Don’t get me wrong- political views and agendas are needed in our country. We need ideas and people who can get those ideas into executable laws that benefit the entire nation, regardless of sex, race, religion, sexual orientation, economic class, and whatever other type of social label entitled to be placed in this sentence. I think politics belong in the legislature. It is why we have the legislature. It is the melting pot of ideas.

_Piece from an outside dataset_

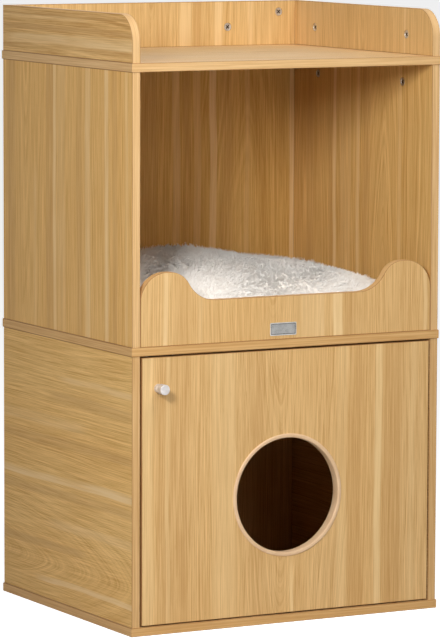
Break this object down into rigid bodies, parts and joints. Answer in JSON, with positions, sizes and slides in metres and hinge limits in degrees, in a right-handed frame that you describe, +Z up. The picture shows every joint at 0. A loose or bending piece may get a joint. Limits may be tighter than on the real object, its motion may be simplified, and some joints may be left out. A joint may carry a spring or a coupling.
{
  "type": "cat litter box cabinet",
  "caption": "Two-storey pet cabinet: closed tray compartment with an inset door and round entrance, open cushioned niche with a scalloped guard, and a low three-sided gallery on top.",
  "frame": {"origin": "middle of the bottom board's underside, on the floor", "axes": "+Z up, -Y towards the front where the door and the niche open, +X to the right seen from the front"},
  "size_m": [0.6, 0.525, 1.045],
  "materials": {
    "bottom_board": "oak-look melamine laminate on particle board, satin, with matching edge bands",
    "middle_board": "oak-look melamine laminate on particle board, satin, with matching edge bands",
    "top_board": "oak-look melamine laminate on particle board, satin, with matching edge bands",
    "lower_left_side": "oak-look melamine laminate on particle board, satin, with matching edge bands",
    "lower_right_side": "oak-look melamine laminate on particle board, satin, with matching edge bands",
    "lower_back_panel": "oak-look melamine laminate on particle board, satin, with matching edge bands",
    "upper_left_side": "oak-look melamine laminate on particle board, satin, with matching edge bands",
    "upper_right_side": "oak-look melamine laminate on particle board, satin, with matching edge bands",
    "upper_back_panel": "oak-look melamine laminate on particle board, satin, with matching edge bands",
    "gallery_left_rail": "oak-look melamine laminate on particle board, satin, with matching edge bands",
    "gallery_right_rail": "oak-look melamine laminate on particle board, satin, with matching edge bands",
    "gallery_back_rail": "oak-look melamine laminate on particle board, satin, with matching edge bands",
    "bed_guard": "oak-look melamine laminate on particle board, satin, with matching edge bands",
    "door": "oak-look melamine laminate on particle board, satin, with matching edge bands",
    "trim_plastic": "pale pinkish beige flexible edge trim",
    "knob_metal": "satin nickel",
    "zinc_metal": "zinc plated steel and zinc casting",
    "catch_plastic": "brown moulded plastic",
    "magnet": "ferrite magnet between steel pole plates",
    "plush": "white long-pile plush"
  },
  "bodies": {
    "cabinet": {"bottom_board": "bottom_board", "middle_board": "middle_board", "top_board": "top_board", "lower_left_side": "lower_left_side", "lower_right_side": "lower_right_side", "lower_back_panel": "lower_back_panel", "upper_left_side": "upper_left_side", "upper_right_side": "upper_right_side", "upper_back_panel": "upper_back_panel", "gallery_left_rail": "gallery_left_rail", "gallery_right_rail": "gallery_right_rail", "gallery_back_rail": "gallery_back_rail", "bed_guard": "bed_guard", "lower_hinge_arm": "zinc_metal", "lower_hinge_plate": "zinc_metal", "lower_plate_screw_low": "zinc_metal", "lower_plate_screw_high": "zinc_metal", "upper_hinge_arm": "zinc_metal", "upper_hinge_plate": "zinc_metal", "upper_plate_screw_low": "zinc_metal", "upper_plate_screw_high": "zinc_metal", "catch_case": "catch_plastic", "catch_magnet": "magnet", "catch_screw_left": "zinc_metal", "catch_screw_right": "zinc_metal", "rail_left_front_cam": "zinc_metal", "rail_left_front_bolt": "zinc_metal", "rail_left_rear_cam": "zinc_metal", "rail_left_rear_bolt": "zinc_metal", "rail_right_front_cam": "zinc_metal", "rail_right_front_bolt": "zinc_metal", "rail_right_rear_cam": "zinc_metal", "rail_right_rear_bolt": "zinc_metal", "side_left_front_cam": "zinc_metal", "side_left_front_bolt": "zinc_metal", "side_left_rear_cam": "zinc_metal", "side_left_rear_bolt": "zinc_metal", "side_right_front_cam": "zinc_metal", "side_right_front_bolt": "zinc_metal", "side_right_rear_cam": "zinc_metal", "side_right_rear_bolt": "zinc_metal", "rail_back_left_cam": "zinc_metal", "rail_back_left_bolt": "zinc_metal", "rail_back_right_cam": "zinc_metal", "rail_back_right_bolt": "zinc_metal", "rail_corner_left_cam": "zinc_metal", "rail_corner_left_bolt": "zinc_metal", "rail_corner_right_cam": "zinc_metal", "rail_corner_right_bolt": "zinc_metal"},
    "door": {"door": "door", "door_hole_trim": "trim_plastic", "knob": "knob_metal", "knob_screw": "zinc_metal", "lower_hinge_cup": "zinc_metal", "lower_hinge_pin": "knob_metal", "upper_hinge_cup": "zinc_metal", "upper_hinge_pin": "knob_metal", "catch_strike": "zinc_metal", "strike_screw": "zinc_metal"},
    "cushion": {"cushion": "plush"}
  },
  "joints": [
    {"name": "door_hinge", "type": "hinge", "parent": "cabinet", "child": "door", "pos_m": [0.267, -0.241, 0.2445], "axis": [0, 0, 1], "range_deg": [0, 95]},
    {"name": "cushion_lift", "type": "slide", "parent": "cabinet", "child": "cushion", "axis": [0, 0, 1], "range_m": [0, 0.2]}
  ]
}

But in order to get the laws onto paper and to the all important Yes Man for their execution, we must vote for those individuals who have the ideas for the laws. It is our responsibility to vote for this person so that our country may continue to thrive or survive. We have to identify those political candidates whose platforms are best tailored to serve our social demands. And it is with this parting thought that I ask you Quarterlifers out there in Internet land two questions: (1) What are the most pressing issues facing Twentysomethings today? And (2) who are the best political figures to represent our interests?